SINGAPARNA, (KAPOL) – Aksi damai Ikatan Mahasiswa Muhammadiyah Kabupaten Tasikmalaya, tidak cuma menyoal isu nasional. Isu lokal pun mereka suarakan saat diterima anggota DPRD Kabupaten Tasikmalaya, Jumat (27/9/2019).
Koordinator aksi, Agus Yulianto alias Jojo menyoroti pengelolaan sampah yang keteteran. Suasana di Singaparna, menurutnya sangat mengganggu karena tumpukan sampah banyak yang tidak terangkut.
Isu lingkungan pun tidak luput. Seperti halnya penambangan pasir di kawasan Gunung Galunggung, yang perlu pengawasan ketat, karena dampaknya sangat serius dirasakan masyarakat.
“Ketika alam terus dieksplorasi tanpa adanya pengawasan maka tunggu kehancurannya. Berani tidak para anggota dewan untuk mendata berapa penambang yang legal dan illegal,” katanya seraya menuntut kepada eksekutif dan legislatif untuk segera menindak tegas penambangan pasir ilegal yang ada di wilayah Gunung Galunggung.
“Kalau bisa penambangan pasir tersebut dihentikan saja,” ujarnya menandaskan.
Menurut Jojo, Kab. Tasikmalaya mempunyai visi mewujudkan perekonomian yang tangguh dan pengembangan pertanian. Namun kenyataannya UU Pertanahan yang ada sangat berdampak pada pertanian.
Soal keberadaan aset di wilayah pascapemisahan Kabupaten dan Kota Tasikmalaya, kata Jojo, sampai saat ini masih tumpang tindih. Ada kantor dinas kabupaten yang berada di wilayah kota Tasikmalaya.
“Kami menganggap hal ini lucu karena kami membuat KTP saja harus ke Kota Tasikmalaya bukan ke Kab Tasikmalaya,” katanya bernada seloroh.
Dia mempertanyakan langkah yang telah dilakukan Pemkab dan DPRD Kab. Tasikmalaya terkait permasalahan asset Pemda Kab. Tasikmalaya yang berada di wilayah Kota Tasikmalaya yang saat ini belum tuntas.
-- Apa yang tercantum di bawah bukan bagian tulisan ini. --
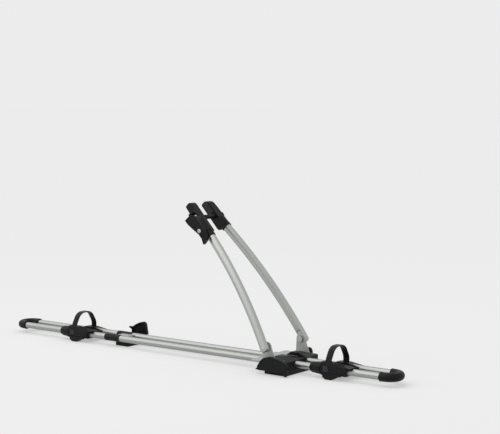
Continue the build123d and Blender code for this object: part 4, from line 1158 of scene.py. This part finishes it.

Sedangkan soal sumber daya manusia, Jojo menyinggung nasib guru honorer yang gajinya kecil. Dia memohon kepada anggota dewan agar menyampaikan permasalahan itu kepada pihak terkait.
Ketua IMM Kabupaten Tasikmalaya, Hilma Faniar, menyoroti tindakan aparat yang terkesan menekan para pengunjuk rasa. “Ketika Gusdur membolehkan pengibaran bendera Bintang Kejora sebagai bendera adat merupakan suatu ruang dialogis yang dibangun. Bukan dengan gaya militeristik yang terjadi seperti sekarang ini,” ujarnya.
Hilma mempertanyakan pula perihal kekosongan jabatan di Kabupaten Tasikmalaya saat ini. Padahal, kata dia, Pemda punya power dan anggota DPRD bisa melakukan pengawasan. “Masa, Bupati Tasikmalaya jomblo terus, tidak ada wakilnya. Dan ini merupakan persoalan bagi Kabupaten Tasikmalaya,” kata Hilma.
Anggota DPRD F PKB, Asep Muslim, SAg, mengapresiasi pesan yang disampaikan tidak terpaku pada persoalan yang saat ini sedang hangat di tingkat nasional.
“Apa yang disampaikan oleh rekan-rekan IMM terkait permasalahan di wilayah Kab. Tasikmalaya itu benar adanya dan itu real terjadi di masyarakat. Termasuk terkait keberadaan asset Pemda, hal ini merupakan agenda kami untuk ke depan memperbaikinya, sehingga apa yang disampaikan rekan-rekan akan kita bawa ke forum yang lebih besar,” katanya.
Menurut dia, permasalahan aset, Galunggung, sampah dan lain-lain, tidak dipungkiri. “Kami sepakat untuk itu dan memohon kepada rekan-rekan untuk peduli terhadap kemajuan Kab. Tasikmalaya dengan cara mendorong dan mengingatkan kepada kami apabila ada ketimpangan,” katanya.
Namun, kata Asep, mohon dimaklumi juga bahwa ada mekanisme apabila permasalahan tersebut dibawa ke Forum, karena sampai saat ini Alat Kelengkapan Dewan (AKD) belum terbentuk.
“Sehingga membutuhkan waktu yang cukup lama. Silakan diagendakan lagi untuk meminta kejelasan terkait apa yang menjadi tuntutan dari rekan-rekan mahasiswa. Mari kita bersama-sama untuk membangun Kab. Tasikmalaya ke depan agar lebih maju dan baik,” ujarnya.